At 4.5 years old he managed 30 plus miles in a day then when seagulls ate our dinner we had a 10 mile round trip for an open supermarket. He was on occasion attached to a followme tandem but most days that was a real battle.

The thing was the school term afterwards his headteacher collared us to let us know he'd been telling some wild tales of his cycle touring holidays. He was asking us to try and stop him telling lies. We asked how far he'd said he'd cycled and the head said 20 miles. With great pleasure we corrected that to 30 miles and one 40 mile day. Loved the look on the head's face with that. From that moment on our son was the cycling star.

This year is our first tour for three years and today was about 15 miles across Islay into the wind and he's been stopping every 15 minutes. He's 9.5 years old now. The lack of overseas touring and his subsequent loss in interest in cycling means he's struggling. It'll take another Belgium trip to get his interest back I think. We didn't think a foreign trip is a good idea this year hence Scotland. Not really working for him I think


----------



## Pat "5mph" (2 Aug 2022)

Time Waster said:


> This year is our first tour for three years and today was about 15 miles across Islay into the wind and he's been stopping every 15 minutes. He's 9.5 years old now.

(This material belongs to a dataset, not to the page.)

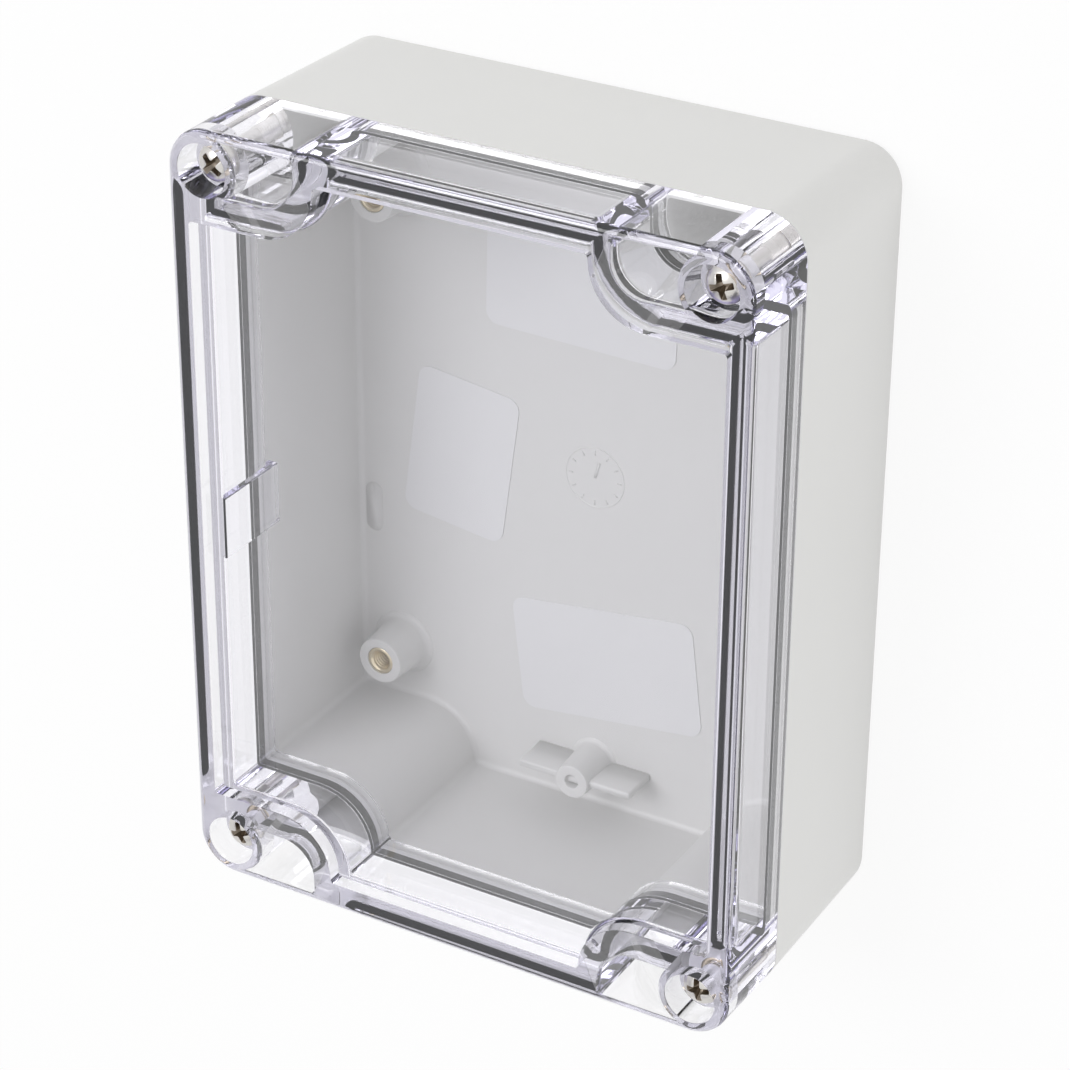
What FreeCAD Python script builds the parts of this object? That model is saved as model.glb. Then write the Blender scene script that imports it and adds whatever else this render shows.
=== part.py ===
import FreeCAD
import Part
import math
import os

# Wall-mounting enclosure lying on its back: a grey moulded base, a clear lid held by four
# captive screws, and a gasket between them. Millimetres. X runs across the short side,
# Y along the long side, Z up from the back face to the lid.

# Outer size
width = 120.0
length = 160.0
base_height = 40.0
lid_height = 19.7
corner_radius = 8.5
base_draft = 0.6
lid_draft = 0.3
seam_gap = 0.3
back_edge_chamfer = 1.2
front_edge_chamfer = 1.0

# Walls
base_floor = 3.0
rim_outer_lip = 1.4
groove_width = 2.0
lid_inner_lip = 1.2
base_wall = 3.2
window_thickness = 3.0
window_recess = 3.0
window_border_x = 4.7
window_border_y = 6.2
pocket_outer_wall = 1.9
well_outer_wall = 3.0

# Corner pockets beside the screws, and the sealing wall that turns round them
pocket_length = 27.4
pocket_depth = 12.4
sealing_wall = 3.0
pocket_turn_radius = 7.0
loop_corner_radius = 3.2

# Lid screws and their bosses
screw_inset = 8.0
screw_thread = 4.0
screw_length = 20.0
screw_head_radius = 3.75
screw_head_height = 2.6
screw_head_chamfer = 1.0
screw_head_sink = 3.5
tip_room = 1.5
counterbore_radius = 5.2
lid_boss_wall = 1.8
base_boss_wall = 2.6
screw_hole_play = 0.25
thread_play = 0.05
seat_play = 0.05

# Brass inserts
insert_radius = 3.0
lid_insert_length = 8.0
panel_insert_length = 6.0
insert_sink = 0.2

# Gasket
gasket_side_play = 0.1
gasket_height = 1.7
gasket_rest = 0.05

# Locating lip and pad of the lid
lip_reach = 1.5
lip_play = 0.3
pad_length = 13.0
pad_thickness = 1.3
pad_reach = 3.7
pad_offset_y = -3.5

# Bosses on the base floor
panel_boss_inset_x = 14.2
panel_boss_inset_y = 28.4
panel_boss_radius = 5.3
support_height = 12.5
standoff_inset_y = 13.8
standoff_radius = 4.0
standoff_hole_radius = 1.5
standoff_hole_depth = 6.5
rib_span = 26.0
rib_thickness = 1.8
rib_drop = 1.0

# Raised oblong mark on the base floor
mark_length = 11.0
mark_width = 3.9
mark_height = 0.2
mark_inset_x = 7.5
mark_offset_y = -21.5

# Wall-mounting holes in the floor of the corner wells
mount_hole_radius = 2.25
mount_hole_inset_x = 20.5
mount_hole_inset_y = 7.7

# Blank labels stuck on the base floor
label_thickness = 0.2
label_radius = 2.8
label_upper_inset = 41.2
label_lower_inset = 37.0
label_middle_inset = 28.5

# Values worked out from the sizes above
seam = base_height
lid_bottom = base_height + seam_gap
front = base_height + seam_gap + lid_height
loop_inset = rim_outer_lip + groove_width / 2
loop_x = width / 2 - loop_inset
loop_y = length / 2 - loop_inset
pocket_x = width / 2 - pocket_length
pocket_y = length / 2 - pocket_depth
lid_wall_offset = groove_width / 2 + lid_inner_lip
cavity_offset = base_wall - loop_inset
loop_notch_x = pocket_x - sealing_wall + cavity_offset
loop_notch_y = pocket_y - sealing_wall + cavity_offset
notch_lip = pocket_x - loop_notch_x
loop_turn_radius = pocket_turn_radius + notch_lip
screw_x = width / 2 - screw_inset
screw_y = length / 2 - screw_inset
screw_radius = screw_thread / 2
lid_boss_radius = counterbore_radius + lid_boss_wall
base_boss_radius = insert_radius + base_boss_wall
head_seat = front - screw_head_sink - screw_head_height
screw_tip = head_seat + seat_play - screw_length
hole_bottom = screw_tip - tip_room
insert_top = seam - insert_sink
panel_insert_top = support_height - insert_sink
lip_bottom = seam - lip_reach
window_top = front - window_recess
window_bottom = window_top - window_thickness
panel_boss_x = width / 2 - panel_boss_inset_x
panel_boss_y = length / 2 - panel_boss_inset_y
standoff_y = length / 2 - standoff_inset_y
mount_hole_x = width / 2 - mount_hole_inset_x
mount_hole_y = length / 2 - mount_hole_inset_y
mark_x = mark_inset_x - width / 2
quadrants = ((1, 1), (-1, 1), (-1, -1), (1, -1))

# Labels: centre x and y, size along and across, turn in degrees
labels = {
    "label_upper": (-4.4, length / 2 - label_upper_inset, 42.0, 25.0, -1.0),
    "label_middle": (label_middle_inset - width / 2, -4.0, 33.3, 23.3, 82.6),
    "label_lower": (2.5, label_lower_inset - length / 2, 41.5, 25.2, 7.0),
}


def save(shape, node):
    shape.exportStep("parts/" + node + ".step")


def rounded_loop(corners, z):
    """Closed wire through (x, y, radius) corners, each turned with an arc of its radius."""
    count = len(corners)
    arcs = []
    for i in range(count):
        here = FreeCAD.Vector(corners[i][0], corners[i][1], z)
        if corners[i][2] == 0:
            arcs.append((here, here, here))
            continue
        before = FreeCAD.Vector(corners[i - 1][0], corners[i - 1][1], z)
        after = FreeCAD.Vector(corners[(i + 1) % count][0], corners[(i + 1) % count][1], z)
        a = (before - here).normalize()
        b = (after - here).normalize()
        half = a.getAngle(b) / 2
        reach = corners[i][2] / math.tan(half)
        bisector = (a + b).normalize()
        middle = corners[i][2] / math.sin(half) - corners[i][2]
        arcs.append((here + a * reach, here + bisector * middle, here + b * reach))
    edges = []
    for i in range(count):
        start = arcs[i - 1][2]
        end = arcs[i][0]
        if (end - start).Length > 1e-6:
            edges.append(Part.LineSegment(start, end).toShape())
        if corners[i][2] > 0:
            edges.append(Part.Arc(*arcs[i]).toShape())
    return Part.Wire(edges)


def all_round(quarter):
    """Repeats the corners of the first quadrant in the other three, as one loop."""
    loop = []
    for sx, sy in quadrants:
        part = [(sx * x, sy * y, r) for x, y, r in quarter]
        if sx * sy < 0:
            part.reverse()
        loop += part
    return loop


def outer_loop(inset, z):
    """Outline of the enclosure, drawn in by an inset."""
    return rounded_loop(all_round([(width / 2 - inset, length / 2 - inset, corner_radius - inset)]), z)


def seal_loop(out_x, out_y, z):
    """Sealing line that turns in round the corner pockets, moved outwards by out_x and out_y."""
    small = max(loop_corner_radius + min(out_x, out_y), 0.8)
    turn = loop_turn_radius - max(out_x, out_y)
    quarter = [
        (loop_x + out_x, loop_notch_y + out_y, small),
        (loop_notch_x + out_x, loop_notch_y + out_y, turn),
        (loop_notch_x + out_x, loop_y + out_y, small),
    ]
    return rounded_loop(all_round(quarter), z)


def prism(wire, height):
    return Part.Face(wire).extrude(FreeCAD.Vector(0, 0, height))


def tapered(lower, upper):
    return Part.makeLoft([lower, upper], True, True)


def cylinder(radius, height, x, y, z):
    return Part.makeCylinder(radius, height, FreeCAD.Vector(x, y, z))


def box_between(x0, x1, y0, y1, z0, z1):
    corner = FreeCAD.Vector(min(x0, x1), min(y0, y1), z0)
    return Part.makeBox(abs(x1 - x0), abs(y1 - y0), z1 - z0, corner)


def edges_at(shape, z):
    """Edges that lie flat at one height."""
    found = []
    for edge in shape.Edges:
        low = edge.BoundBox.ZMin
        high = edge.BoundBox.ZMax
        if abs(low - z) < 1e-4 and abs(high - z) < 1e-4:
            found.append(edge)
    return found


def corner_pocket(sx, sy, outer_wall, boss_radius, z0, z1):
    """Open space beside a screw boss, outside the sealing wall."""
    top = length / 2 - outer_wall
    corners = [
        (sx * pocket_x, sy * pocket_y, pocket_turn_radius),
        (sx * screw_x, sy * pocket_y, 0),
        (sx * screw_x, sy * top, 0),
        (sx * pocket_x, sy * top, 0.8),
    ]
    space = prism(rounded_loop(corners, z0), z1 - z0)
    return space.cut(cylinder(boss_radius, z1 - z0, sx * screw_x, sy * screw_y, z0))


def base_shell():
    """Grey moulded base: open box with four corner wells, screw bosses and floor bosses."""
    body = tapered(outer_loop(base_draft, 0), outer_loop(0, seam))
    body = body.makeChamfer(back_edge_chamfer, edges_at(body, 0))
    body = body.cut(prism(seal_loop(-cavity_offset, -cavity_offset, base_floor), seam - base_floor))
    for sx, sy in quadrants:
        body = body.cut(corner_pocket(sx, sy, well_outer_wall, base_boss_radius, base_floor, seam))
        body = body.cut(cylinder(mount_hole_radius, base_floor, sx * mount_hole_x, sy * mount_hole_y, 0))
        body = body.cut(insert_hole(sx * screw_x, sy * screw_y, insert_top, lid_insert_length, hole_bottom))
        body = body.fuse(panel_boss(sx * panel_boss_x, sy * panel_boss_y))
    for sy in (1, -1):
        body = body.fuse(standoff(sy * standoff_y))
    body = body.fuse(floor_mark())
    return body.removeSplitter()


def insert_hole(x, y, top, length, bottom):
    """Stepped hole: the insert's seat, and a narrower clearance for the screw below it."""
    seat = cylinder(insert_radius, length, x, y, top - length)
    mouth = cylinder(insert_radius, insert_sink, x, y, top)
    relief = cylinder(screw_radius + screw_hole_play, top - bottom, x, y, bottom)
    return seat.fuse([mouth, relief])


def panel_boss(x, y):
    """Round boss on the floor with a stepped hole for its brass insert."""
    height = support_height - base_floor
    boss = cylinder(panel_boss_radius, height, x, y, base_floor)
    return boss.cut(insert_hole(x, y, panel_insert_top, panel_insert_length, base_floor))


def standoff(y):
    """Blind-holed post with a rib on each side, at the middle of a short side."""
    height = support_height - base_floor
    post = cylinder(standoff_radius, height, 0, y, base_floor)
    rib = box_between(
        -rib_span / 2, rib_span / 2, y - rib_thickness / 2, y + rib_thickness / 2,
        base_floor, support_height - rib_drop,
    )
    hole = cylinder(standoff_hole_radius, standoff_hole_depth, 0, y, support_height - standoff_hole_depth)
    return post.fuse(rib).cut(hole)


def floor_mark():
    """Low raised oblong with round ends."""
    x = mark_width / 2
    y = mark_length / 2
    outline = rounded_loop(all_round([(x, y, x * 0.99)]), base_floor)
    mark = prism(outline, mark_height)
    mark.translate(FreeCAD.Vector(mark_x, mark_offset_y, 0))
    return mark


def lid():
    """Clear lid: recessed window, raised border, sealing wall, open pockets and screw bosses."""
    body = tapered(outer_loop(0, lid_bottom), outer_loop(lid_draft, front))
    body = body.makeChamfer(front_edge_chamfer, edges_at(body, front))
    body = body.fuse([locating_plug(), locating_pad()])
    cavity = prism(seal_loop(-lid_wall_offset, -lid_wall_offset, lip_bottom), window_bottom - lip_bottom)
    cavity = cavity.cut(locating_pad())
    border_x = loop_inset - window_border_x
    border_y = loop_inset - window_border_y
    recess = prism(seal_loop(border_x, border_y, window_top), window_recess)
    body = body.cut(cavity).cut(recess)
    body = body.cut(gasket_ring(0, lid_bottom, gasket_height + gasket_rest - seam_gap))
    for sx, sy in quadrants:
        body = body.cut(corner_pocket(sx, sy, pocket_outer_wall, lid_boss_radius, lid_bottom, front))
        x = sx * screw_x
        y = sy * screw_y
        body = body.cut(cylinder(counterbore_radius, front - head_seat, x, y, head_seat))
        body = body.cut(cylinder(screw_radius + screw_hole_play, front - lid_bottom, x, y, lid_bottom))
    return body.removeSplitter()


def locating_plug():
    """Solid that centres the lid inside the base wall; the cavity leaves only its rim."""
    outside = -cavity_offset - lip_play
    return prism(seal_loop(outside, outside, lip_bottom), lid_bottom + lip_reach - lip_bottom)


def locating_pad():
    """Thick pad on the inside of one long wall, from the window past the rim into the base."""
    outer = loop_x - cavity_offset - lip_play
    inner = loop_x - lid_wall_offset - pad_thickness
    y = pad_offset_y
    return box_between(
        -outer, -inner, y - pad_length / 2, y + pad_length / 2,
        seam - pad_reach, window_bottom,
    )


def gasket_ring(play, z, height):
    """Ring that follows the sealing line, narrower than its groove by the play on each side."""
    out = groove_width / 2 - play
    ring = prism(seal_loop(out, out, z), height)
    return ring.cut(prism(seal_loop(-out, -out, z), height))


def lid_screw(x, y):
    """Pan-head screw with a plain shank, its head chamfered."""
    seat = head_seat + seat_play
    shank_radius = screw_radius - thread_play
    head = cylinder(screw_head_radius, screw_head_height, x, y, seat)
    head = head.makeChamfer(screw_head_chamfer, edges_at(head, seat + screw_head_height))
    shank = cylinder(shank_radius, screw_length, x, y, screw_tip)
    return head.fuse(shank).removeSplitter()


def brass_insert(x, y, top, length):
    """Plain round insert with a bore as wide as the screw's thread."""
    body = cylinder(insert_radius, length, x, y, top - length)
    return body.cut(cylinder(screw_radius, length, x, y, top - length))


def label(x, y, along, across, turn):
    """Blank label with rounded corners, flat on the base floor."""
    outline = rounded_loop(all_round([(along / 2, across / 2, label_radius)]), 0)
    sheet = prism(outline, label_thickness)
    sheet.rotate(FreeCAD.Vector(0, 0, 0), FreeCAD.Vector(0, 0, 1), turn)
    sheet.translate(FreeCAD.Vector(x, y, base_floor))
    return sheet


os.makedirs("parts", exist_ok=True)
save(base_shell(), "base_shell")
save(lid(), "lid")
save(gasket_ring(gasket_side_play, seam + gasket_rest, gasket_height), "lid_gasket")
for number, (sx, sy) in enumerate(quadrants, 1):
    save(lid_screw(sx * screw_x, sy * screw_y), "lid_screw_%d" % number)
    insert = brass_insert(sx * screw_x, sy * screw_y, insert_top, lid_insert_length)
    save(insert, "lid_insert_%d" % number)
    insert = brass_insert(sx * panel_boss_x, sy * panel_boss_y, panel_insert_top, panel_insert_length)
    save(insert, "panel_insert_%d" % number)
for name, place in labels.items():
    save(label(*place), name)
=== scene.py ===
# %% [markdown]
# # A wall-mounting enclosure with a clear lid
# The object is a grey moulded box for circuit modules. A clear lid stands on it, four screws
# hold the lid, and a rubber seal runs between the two. It lies on its back, so the lid faces up.
# This script loads the CAD part as a frame and builds finer pieces over it, in the same place.

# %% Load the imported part
import math
import bpy
import numpy as np
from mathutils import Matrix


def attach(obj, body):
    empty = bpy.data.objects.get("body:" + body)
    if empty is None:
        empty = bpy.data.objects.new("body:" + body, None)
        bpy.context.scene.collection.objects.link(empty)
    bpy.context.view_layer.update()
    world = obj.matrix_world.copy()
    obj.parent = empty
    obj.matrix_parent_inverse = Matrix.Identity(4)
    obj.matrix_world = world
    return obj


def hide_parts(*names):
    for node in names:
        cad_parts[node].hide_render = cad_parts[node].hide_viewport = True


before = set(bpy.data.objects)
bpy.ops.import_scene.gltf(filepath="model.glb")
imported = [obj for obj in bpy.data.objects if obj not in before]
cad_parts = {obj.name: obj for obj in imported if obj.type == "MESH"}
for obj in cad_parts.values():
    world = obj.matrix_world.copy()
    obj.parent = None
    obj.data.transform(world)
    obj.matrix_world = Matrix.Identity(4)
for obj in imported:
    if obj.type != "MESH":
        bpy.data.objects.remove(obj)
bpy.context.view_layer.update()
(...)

Can't really blame the boy: I did it with a group average age 40, we were stopping every 15 minutes!
One of us got blown into a ditch


----------



## davidphilips (3 Aug 2022)

Well done Arthur, can not get either of my sons into cycling, so a bit of envy here with arthur cycling 67 miles and looking like he could do another 67 or more tomorrow and enjoy it.


----------



## Thorn Sherpa (3 Aug 2022)

Well done thats some going that think the furthest id travel on a bike at that age was about 20ish miles


----------



## Peter Salt (9 Aug 2022)

Install one of those old tyre-on dynamos to charge your phones. That ought to slow him down


----------



## cyberknight (9 Aug 2022)

Pat 5mph said:


> Can't really blame the boy: I did it with a group average age 40, we were stopping every 15 minutes!
> One of us got blown into a ditch



sounds like my last group ride when a touch of wheels in windy conditions sent me into a ditch , ribs still sore 2 weeks later .
Great work for a 12 year old. i wish mini ck would show a bit more enthusiasm but this weeks excuse is " its a bit warm" so our rides are glorified pootles to a cake stop if we go at all


----------



## HobbesOnTour (11 Aug 2022)

Well done to Arthur!
Has the thought crossed your mind that he's just trying to get away from his folks to go and have some "real fun"?


----------



## Toshiba Boy (29 Aug 2022)

Only just seen this, BIG CHAPEAU Arthur (cool name too)!


----------



## BrumJim (3 Nov 2022)

Chapeau to Arthur. Impressive riding!


----------



## slowmotion (3 Nov 2022)

If I remember, you were cycling round the Netherlands in quite late pregnancy. I think he's suffering from pre-natal cycling syndrome.


----------



## Cathryn (4 Nov 2022)

slowmotion said:


> If I remember, you were cycling round the Netherlands in quite late pregnancy. I think he's suffering from pre-natal cycling syndrome.



That was such a fun weekend! Thank you for remembering.


----------



## postman (4 Nov 2022)

Just found this well done youngman.


----------